The old man could have stepped out of those English costume dramas Netflix suggests after you’ve watched Downton Abbey. Yet he also looked thoroughly contemporary because he wasn’t wearing his clothes like a costume. In fact, he looked like he truly didn’t give a shit what I or anyone thought.

He was expressing that most Italian of style approaches, a word I try to avoid using because it is so overused and abused: sprezzatura. This is often translated as “intentional nonchalance.” It’s expressed on Instagram by leaving buttons undone on jacket cuffs or with unbuckled double monk shoes. But that is not true sprezzatura. What some older Italians know is that clothes need to be worn and worn for years and years until they, and you, earn nonchalance. Until you just don’t think about it any more. You may notice, as you walk out the door, that one of your buttons is undone. But it’s been that way for so long, and not intentionally, that maybe you do it up. Or maybe you don’t. It doesn’t matter.

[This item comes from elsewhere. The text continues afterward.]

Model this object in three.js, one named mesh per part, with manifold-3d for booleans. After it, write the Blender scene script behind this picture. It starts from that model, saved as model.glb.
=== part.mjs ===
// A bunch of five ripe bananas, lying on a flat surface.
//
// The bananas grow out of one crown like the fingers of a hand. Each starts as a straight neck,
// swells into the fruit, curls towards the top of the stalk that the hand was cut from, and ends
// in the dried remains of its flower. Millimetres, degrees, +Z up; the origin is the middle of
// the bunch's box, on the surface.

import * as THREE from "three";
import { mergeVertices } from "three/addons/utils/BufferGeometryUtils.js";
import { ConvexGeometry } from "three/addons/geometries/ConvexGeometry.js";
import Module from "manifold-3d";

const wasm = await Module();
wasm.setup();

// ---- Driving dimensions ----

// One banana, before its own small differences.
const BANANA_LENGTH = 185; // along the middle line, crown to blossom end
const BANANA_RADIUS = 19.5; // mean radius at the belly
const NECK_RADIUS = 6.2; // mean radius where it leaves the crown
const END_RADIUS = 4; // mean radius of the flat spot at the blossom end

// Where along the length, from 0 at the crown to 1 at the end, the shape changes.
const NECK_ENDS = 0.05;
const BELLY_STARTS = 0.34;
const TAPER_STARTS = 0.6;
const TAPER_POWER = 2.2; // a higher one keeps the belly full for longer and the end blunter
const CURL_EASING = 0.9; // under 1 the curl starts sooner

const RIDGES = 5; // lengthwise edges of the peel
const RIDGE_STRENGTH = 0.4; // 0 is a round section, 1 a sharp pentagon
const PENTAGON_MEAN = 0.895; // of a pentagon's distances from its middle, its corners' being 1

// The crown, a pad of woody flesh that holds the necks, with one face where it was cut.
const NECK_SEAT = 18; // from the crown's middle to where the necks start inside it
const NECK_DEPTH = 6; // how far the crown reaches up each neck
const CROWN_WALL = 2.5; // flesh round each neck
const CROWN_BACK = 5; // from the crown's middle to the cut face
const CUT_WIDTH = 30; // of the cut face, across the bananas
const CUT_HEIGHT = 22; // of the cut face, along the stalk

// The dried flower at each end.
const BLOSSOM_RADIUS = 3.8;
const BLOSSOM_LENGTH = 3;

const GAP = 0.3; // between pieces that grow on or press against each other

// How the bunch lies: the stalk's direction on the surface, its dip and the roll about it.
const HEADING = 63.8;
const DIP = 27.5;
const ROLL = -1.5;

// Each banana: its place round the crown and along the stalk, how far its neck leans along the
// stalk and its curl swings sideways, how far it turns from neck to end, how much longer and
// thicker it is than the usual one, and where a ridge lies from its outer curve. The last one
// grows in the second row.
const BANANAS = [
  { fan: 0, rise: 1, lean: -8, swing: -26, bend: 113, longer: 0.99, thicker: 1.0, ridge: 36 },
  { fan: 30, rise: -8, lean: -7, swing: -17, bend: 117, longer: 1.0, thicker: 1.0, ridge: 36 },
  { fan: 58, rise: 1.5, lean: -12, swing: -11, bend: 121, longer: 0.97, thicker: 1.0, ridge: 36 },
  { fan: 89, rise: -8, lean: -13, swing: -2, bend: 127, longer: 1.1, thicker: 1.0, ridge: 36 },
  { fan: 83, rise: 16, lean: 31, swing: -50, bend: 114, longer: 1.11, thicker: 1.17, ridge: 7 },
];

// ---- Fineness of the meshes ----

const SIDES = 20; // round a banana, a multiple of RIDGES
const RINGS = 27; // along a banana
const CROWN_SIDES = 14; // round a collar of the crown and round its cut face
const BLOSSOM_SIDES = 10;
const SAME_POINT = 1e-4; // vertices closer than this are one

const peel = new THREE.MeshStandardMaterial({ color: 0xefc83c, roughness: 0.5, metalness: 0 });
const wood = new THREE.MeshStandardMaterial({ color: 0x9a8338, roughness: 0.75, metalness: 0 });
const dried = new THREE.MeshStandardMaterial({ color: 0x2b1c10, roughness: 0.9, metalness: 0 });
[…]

After weeks amongst some of the best dressed guys I know, seeing that old man in Bologna reset my internal style clock. Start with well made clothes that fit. Neither too in, nor out of fashion. Items that complement each other. Then wear them. For a long time. Season after season, year after year. Until they develop their own patina, slightly worn edges and relaxed seams. And naturally, over time, you will stop fretting and worrying about how you look. And then, maybe, hopefully, you’ll inspire some random guy who’s too shy to stop and buy you a coffee.